Indeed, though the Naira was fairly digital before (as you can transfer value from your phone or laptop once you are connected to the internet, and via USSD without internet. The e-Naira, with its peer-to-peer system, removes all complexities associated with the extant means of electronic payment. The POS, for instance, involves about four or five steps of which there can be a breakdown in any one of these steps, thereby leading to charges on the debit card for a failed transaction.

The e-Naira leverages the blockchain technology which propels cryptocurrencies, the CBDC is backed by the sovereign – Nigeria – and is tied to the Naira (fiat currency). It's like Nigerians opening an account with the CBN which cannot default in its obligations. Nigerians are quite active in the crypto world dealings so much so that the country featured as the second-highest trading nation in cryptocurrency as of April 2021. Most members of the Nigerian public are quite conversant with the use of digital currencies. Hence, it was not a surprise that the CBDC was widely embraced by the populace.

Unfortunately, the CBN was not quite ready as the initiative had a faulty start. Barely 48 hours after its launch the e-Naira speed wallet disappeared from the Google Play Store. While the merchant wallet was not affected, the speed was slammed with a poor rating of 2.0 from 2, 150 reviews which came as a result of several complaints about glitches and inability to sign up. The central bank will later explain that a temporary system glitch unable to handle the huge amount of traffic on the download site led to the temporary removal of the e-Naira Speed Wallet. The e-Naira app has since recorded over 100,000 downloads on the Google Play store alone as of press time.

The disappearance of the app also happened at a time the CBN alerted Nigerians to criminal and illegal activities of fraudulent persons who created a fake Twitter handle and are wooing unsuspecting Nigerians with claims that the apex bank is disbursing the sum of 50 Billion e-Naira currency.

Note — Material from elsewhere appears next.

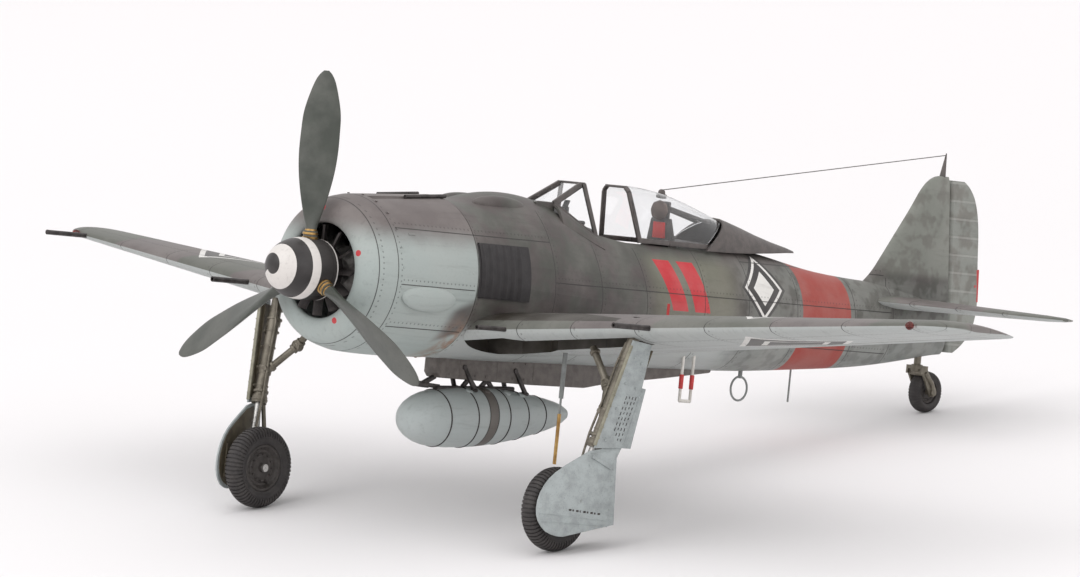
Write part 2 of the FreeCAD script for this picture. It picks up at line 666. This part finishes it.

We shudder to imagine the number of Nigerians who would have been victims of this scam based on the widespread expectation that the e-Naira should have some sort of accruable value. This therefore highlights the need for the apex bank to incentivize the use of the e-Naira by ensuring that there is a form of interest accruable to the amount which users keep in their wallet.

The amount to be saved from not minting or circulating physical currencies can cater to this, supported by derivatives from direct diaspora remittances at the official exchange rate. Also, since this innovation is latching on the crypto-savvy demography, Ezenwoko's Blog believes that making the e-Naira appreciable will go a long way in weaning Nigerians from the risky digital currencies, thereby easily and speedily facilitating the $29 billion GDP growth figure projected by the President.

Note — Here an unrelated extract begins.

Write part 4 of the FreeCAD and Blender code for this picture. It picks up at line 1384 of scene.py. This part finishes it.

Given that Acceptability is one of the time-tested qualities of currencies, the central bank authorities must do more advocacy to get the buy-in of members of the public to the digital currency. This campaign should get down to educating the Nigerian public on how the e-Naira brings solutions to their financial challenges.

There have been rife speculations of charges that come with e-Naira transactions. These fears must be urgently debunked or clarified by the CBN if the e-Naira will engender the anticipated financial inclusion. Nigerians, who are already complaining over undue deductions from the account, will stay away from any system that will cost them to perform financial transactions.

Ezenwoko's Blog commends the CBN for responding appropriately to the modern world where digital technology is increasingly making electronic transactions the order of the day. We welcome the opportunity for better monetary policy management and greater oversight of money supply which CBDC presents.

The CBN should quicken the planned rollout of the USSD-enabled e-Naira to capture the unbanked. When this innovation is within their reach, petty traders in remote parts of the country would be able to make transactions at the exact cost without having to forfeit their balance over lack of change. We are aware that the paucity of lesser denominations of the Naira has also led traders to sell a product worth N5 for N10.

The e-Naira has also been described as the base upon which other edifices can be built. The internet-savvy Nigerians should therefore jump on this opportunity by tasking their ingenuity to create solutions tied to the CBDC. This way, they will be securing their financial freedom and taking many other citizens off the unemployment market.